● **What the task requires**
Scan the material and copy every line in which "Vector" appears.
_ _ _ _ _ _ _
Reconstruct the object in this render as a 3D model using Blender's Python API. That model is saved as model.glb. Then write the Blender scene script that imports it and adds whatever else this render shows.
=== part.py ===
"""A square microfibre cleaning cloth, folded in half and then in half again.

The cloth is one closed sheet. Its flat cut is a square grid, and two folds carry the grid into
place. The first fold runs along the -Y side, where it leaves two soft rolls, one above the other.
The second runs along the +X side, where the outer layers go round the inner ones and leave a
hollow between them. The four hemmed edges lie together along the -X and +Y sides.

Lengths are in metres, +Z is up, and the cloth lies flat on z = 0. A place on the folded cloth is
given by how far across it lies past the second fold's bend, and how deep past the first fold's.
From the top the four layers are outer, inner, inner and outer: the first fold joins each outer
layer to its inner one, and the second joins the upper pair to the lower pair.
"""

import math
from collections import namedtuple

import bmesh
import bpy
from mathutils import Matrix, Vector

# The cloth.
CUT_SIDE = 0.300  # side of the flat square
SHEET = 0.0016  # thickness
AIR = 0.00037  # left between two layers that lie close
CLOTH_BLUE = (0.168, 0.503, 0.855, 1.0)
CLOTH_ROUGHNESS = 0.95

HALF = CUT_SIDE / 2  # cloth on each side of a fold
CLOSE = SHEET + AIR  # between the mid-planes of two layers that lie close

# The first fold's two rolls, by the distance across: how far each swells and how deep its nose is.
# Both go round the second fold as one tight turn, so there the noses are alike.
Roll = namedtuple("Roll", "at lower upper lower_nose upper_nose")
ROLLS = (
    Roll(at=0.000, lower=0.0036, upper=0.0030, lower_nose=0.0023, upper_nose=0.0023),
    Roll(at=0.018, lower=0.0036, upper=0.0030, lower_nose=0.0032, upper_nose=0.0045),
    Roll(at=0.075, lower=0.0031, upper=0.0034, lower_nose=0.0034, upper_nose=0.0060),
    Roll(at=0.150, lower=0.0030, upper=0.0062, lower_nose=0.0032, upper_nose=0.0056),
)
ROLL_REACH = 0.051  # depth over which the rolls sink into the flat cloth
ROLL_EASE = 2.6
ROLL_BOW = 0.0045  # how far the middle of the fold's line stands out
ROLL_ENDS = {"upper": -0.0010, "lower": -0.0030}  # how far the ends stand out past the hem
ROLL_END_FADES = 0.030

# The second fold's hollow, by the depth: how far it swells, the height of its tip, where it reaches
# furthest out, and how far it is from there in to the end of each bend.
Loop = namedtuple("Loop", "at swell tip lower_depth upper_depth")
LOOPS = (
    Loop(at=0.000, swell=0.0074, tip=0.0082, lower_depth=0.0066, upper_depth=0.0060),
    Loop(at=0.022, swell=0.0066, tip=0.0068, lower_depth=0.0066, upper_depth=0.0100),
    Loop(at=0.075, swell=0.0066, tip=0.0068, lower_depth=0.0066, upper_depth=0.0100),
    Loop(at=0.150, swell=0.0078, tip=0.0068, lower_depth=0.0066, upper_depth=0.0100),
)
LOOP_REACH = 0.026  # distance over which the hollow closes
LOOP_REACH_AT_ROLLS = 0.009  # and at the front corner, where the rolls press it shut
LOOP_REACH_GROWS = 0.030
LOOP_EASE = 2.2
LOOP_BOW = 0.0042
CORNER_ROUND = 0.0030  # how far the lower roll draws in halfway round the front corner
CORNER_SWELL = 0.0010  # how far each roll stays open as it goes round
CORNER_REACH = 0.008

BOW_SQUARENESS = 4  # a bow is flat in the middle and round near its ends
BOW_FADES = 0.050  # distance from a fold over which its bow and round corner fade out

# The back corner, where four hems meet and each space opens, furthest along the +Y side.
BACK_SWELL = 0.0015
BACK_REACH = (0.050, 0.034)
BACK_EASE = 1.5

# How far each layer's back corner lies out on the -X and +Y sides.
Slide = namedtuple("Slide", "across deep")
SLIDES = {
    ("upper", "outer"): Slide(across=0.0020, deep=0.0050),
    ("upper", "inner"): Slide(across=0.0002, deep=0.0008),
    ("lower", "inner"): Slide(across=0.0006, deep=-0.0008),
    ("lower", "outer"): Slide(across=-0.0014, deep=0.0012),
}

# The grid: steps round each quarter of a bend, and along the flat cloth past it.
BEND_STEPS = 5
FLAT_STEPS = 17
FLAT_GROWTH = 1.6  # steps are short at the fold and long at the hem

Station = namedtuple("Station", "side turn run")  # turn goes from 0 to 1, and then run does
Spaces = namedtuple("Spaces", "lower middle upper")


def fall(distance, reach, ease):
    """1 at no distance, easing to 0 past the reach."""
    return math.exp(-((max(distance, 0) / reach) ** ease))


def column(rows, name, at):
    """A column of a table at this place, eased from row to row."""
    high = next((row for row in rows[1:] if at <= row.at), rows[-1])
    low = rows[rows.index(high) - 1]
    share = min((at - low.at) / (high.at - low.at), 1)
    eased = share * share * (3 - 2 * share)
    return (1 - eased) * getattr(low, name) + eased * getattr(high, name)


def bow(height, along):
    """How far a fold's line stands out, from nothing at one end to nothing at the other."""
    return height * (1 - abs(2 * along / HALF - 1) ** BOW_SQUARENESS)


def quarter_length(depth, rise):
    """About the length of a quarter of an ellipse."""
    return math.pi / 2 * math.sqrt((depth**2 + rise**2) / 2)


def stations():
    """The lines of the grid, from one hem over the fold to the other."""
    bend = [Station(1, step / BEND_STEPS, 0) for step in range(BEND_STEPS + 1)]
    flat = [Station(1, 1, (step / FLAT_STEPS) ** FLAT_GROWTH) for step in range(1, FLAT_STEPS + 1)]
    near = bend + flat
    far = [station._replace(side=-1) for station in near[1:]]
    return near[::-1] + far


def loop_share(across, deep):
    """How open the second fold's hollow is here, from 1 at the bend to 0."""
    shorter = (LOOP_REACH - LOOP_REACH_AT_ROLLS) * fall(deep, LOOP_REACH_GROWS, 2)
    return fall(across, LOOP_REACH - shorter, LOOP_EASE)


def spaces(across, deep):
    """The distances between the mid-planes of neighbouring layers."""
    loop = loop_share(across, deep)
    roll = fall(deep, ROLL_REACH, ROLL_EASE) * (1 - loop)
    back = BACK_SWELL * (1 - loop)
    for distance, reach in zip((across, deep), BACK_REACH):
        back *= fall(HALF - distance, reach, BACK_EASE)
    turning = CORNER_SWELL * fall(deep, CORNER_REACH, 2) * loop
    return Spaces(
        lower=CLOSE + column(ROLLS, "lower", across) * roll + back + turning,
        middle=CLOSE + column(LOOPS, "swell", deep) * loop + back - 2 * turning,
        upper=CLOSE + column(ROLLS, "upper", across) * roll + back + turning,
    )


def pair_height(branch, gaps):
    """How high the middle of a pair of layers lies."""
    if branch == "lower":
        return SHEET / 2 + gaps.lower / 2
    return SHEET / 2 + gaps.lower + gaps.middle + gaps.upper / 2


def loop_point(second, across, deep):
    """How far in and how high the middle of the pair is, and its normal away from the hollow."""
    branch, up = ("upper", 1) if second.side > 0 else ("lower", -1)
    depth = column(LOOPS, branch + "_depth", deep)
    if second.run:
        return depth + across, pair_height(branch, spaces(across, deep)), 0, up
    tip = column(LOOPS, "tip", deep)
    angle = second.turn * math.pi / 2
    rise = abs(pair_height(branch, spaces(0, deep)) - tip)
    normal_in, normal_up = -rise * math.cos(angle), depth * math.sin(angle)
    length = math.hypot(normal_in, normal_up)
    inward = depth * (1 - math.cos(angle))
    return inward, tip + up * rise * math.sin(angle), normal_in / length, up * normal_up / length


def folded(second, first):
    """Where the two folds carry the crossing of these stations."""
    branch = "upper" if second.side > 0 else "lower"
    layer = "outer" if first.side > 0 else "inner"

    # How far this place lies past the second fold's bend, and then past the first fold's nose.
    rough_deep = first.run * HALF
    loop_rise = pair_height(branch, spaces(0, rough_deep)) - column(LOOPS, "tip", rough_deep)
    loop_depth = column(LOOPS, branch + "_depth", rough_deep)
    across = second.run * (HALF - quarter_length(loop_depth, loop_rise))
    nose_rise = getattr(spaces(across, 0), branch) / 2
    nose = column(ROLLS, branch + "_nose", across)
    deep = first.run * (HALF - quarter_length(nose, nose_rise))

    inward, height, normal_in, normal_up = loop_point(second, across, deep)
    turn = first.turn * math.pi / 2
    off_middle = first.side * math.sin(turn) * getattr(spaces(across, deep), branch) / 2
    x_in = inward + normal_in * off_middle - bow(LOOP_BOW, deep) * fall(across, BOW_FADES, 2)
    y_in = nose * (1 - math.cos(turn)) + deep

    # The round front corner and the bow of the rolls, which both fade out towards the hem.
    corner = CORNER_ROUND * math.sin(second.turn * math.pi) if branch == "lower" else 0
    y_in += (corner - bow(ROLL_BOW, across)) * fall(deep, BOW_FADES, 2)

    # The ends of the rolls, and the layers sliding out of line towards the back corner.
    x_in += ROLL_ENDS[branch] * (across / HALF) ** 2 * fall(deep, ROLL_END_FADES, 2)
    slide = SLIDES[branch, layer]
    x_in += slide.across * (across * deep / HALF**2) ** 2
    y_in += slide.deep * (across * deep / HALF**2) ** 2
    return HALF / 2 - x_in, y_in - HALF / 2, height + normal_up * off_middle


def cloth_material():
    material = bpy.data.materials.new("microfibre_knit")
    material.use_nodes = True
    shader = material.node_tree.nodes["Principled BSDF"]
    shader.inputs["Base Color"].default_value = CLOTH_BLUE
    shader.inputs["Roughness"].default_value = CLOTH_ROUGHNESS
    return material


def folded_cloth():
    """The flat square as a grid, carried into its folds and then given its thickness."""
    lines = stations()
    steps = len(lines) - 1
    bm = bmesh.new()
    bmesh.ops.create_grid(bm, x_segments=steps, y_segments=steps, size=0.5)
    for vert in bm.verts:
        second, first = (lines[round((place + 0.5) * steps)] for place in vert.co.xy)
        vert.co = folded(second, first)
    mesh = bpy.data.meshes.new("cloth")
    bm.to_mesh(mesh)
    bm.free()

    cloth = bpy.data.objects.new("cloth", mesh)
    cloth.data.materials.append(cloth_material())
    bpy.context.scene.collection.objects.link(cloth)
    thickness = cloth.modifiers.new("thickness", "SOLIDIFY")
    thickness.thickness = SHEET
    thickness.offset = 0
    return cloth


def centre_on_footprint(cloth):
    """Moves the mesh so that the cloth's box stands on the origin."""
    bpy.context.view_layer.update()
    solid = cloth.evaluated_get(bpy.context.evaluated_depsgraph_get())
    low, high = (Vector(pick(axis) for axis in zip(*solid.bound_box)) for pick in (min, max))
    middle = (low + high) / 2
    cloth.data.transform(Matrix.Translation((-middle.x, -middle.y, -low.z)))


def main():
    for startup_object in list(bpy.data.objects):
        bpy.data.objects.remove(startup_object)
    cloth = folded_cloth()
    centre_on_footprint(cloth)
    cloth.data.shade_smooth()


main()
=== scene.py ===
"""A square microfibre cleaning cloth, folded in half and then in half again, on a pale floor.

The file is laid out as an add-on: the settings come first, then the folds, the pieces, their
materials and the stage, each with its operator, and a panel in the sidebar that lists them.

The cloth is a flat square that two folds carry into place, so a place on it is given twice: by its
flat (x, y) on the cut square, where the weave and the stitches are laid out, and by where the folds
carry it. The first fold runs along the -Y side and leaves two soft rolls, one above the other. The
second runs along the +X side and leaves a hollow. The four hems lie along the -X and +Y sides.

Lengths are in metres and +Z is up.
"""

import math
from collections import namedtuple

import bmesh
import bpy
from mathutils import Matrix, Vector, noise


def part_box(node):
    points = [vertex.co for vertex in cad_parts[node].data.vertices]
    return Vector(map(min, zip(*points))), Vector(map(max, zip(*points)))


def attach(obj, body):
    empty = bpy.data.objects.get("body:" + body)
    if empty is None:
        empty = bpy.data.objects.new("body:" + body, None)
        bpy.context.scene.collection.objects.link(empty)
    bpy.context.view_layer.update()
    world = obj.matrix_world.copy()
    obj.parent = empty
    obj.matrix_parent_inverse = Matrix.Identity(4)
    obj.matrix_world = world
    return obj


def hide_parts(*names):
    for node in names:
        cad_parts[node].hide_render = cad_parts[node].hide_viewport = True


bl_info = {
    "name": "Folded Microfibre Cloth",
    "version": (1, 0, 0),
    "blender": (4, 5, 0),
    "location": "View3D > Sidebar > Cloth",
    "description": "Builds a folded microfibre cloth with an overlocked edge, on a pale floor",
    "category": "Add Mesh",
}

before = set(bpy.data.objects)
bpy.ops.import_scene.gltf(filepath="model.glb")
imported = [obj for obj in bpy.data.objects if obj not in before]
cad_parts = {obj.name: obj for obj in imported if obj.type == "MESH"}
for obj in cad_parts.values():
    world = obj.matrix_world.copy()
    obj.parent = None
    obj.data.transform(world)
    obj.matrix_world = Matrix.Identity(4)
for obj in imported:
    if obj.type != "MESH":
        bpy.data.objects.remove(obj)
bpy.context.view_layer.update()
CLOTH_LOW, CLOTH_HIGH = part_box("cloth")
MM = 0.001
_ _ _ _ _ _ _
● **Answer**
from mathutils import Matrix, Vector
    low, high = (Vector(pick(axis) for axis in zip(*solid.bound_box)) for pick in (min, max))
from mathutils import Matrix, Vector, noise
    return Vector(map(min, zip(*points))), Vector(map(max, zip(*points)))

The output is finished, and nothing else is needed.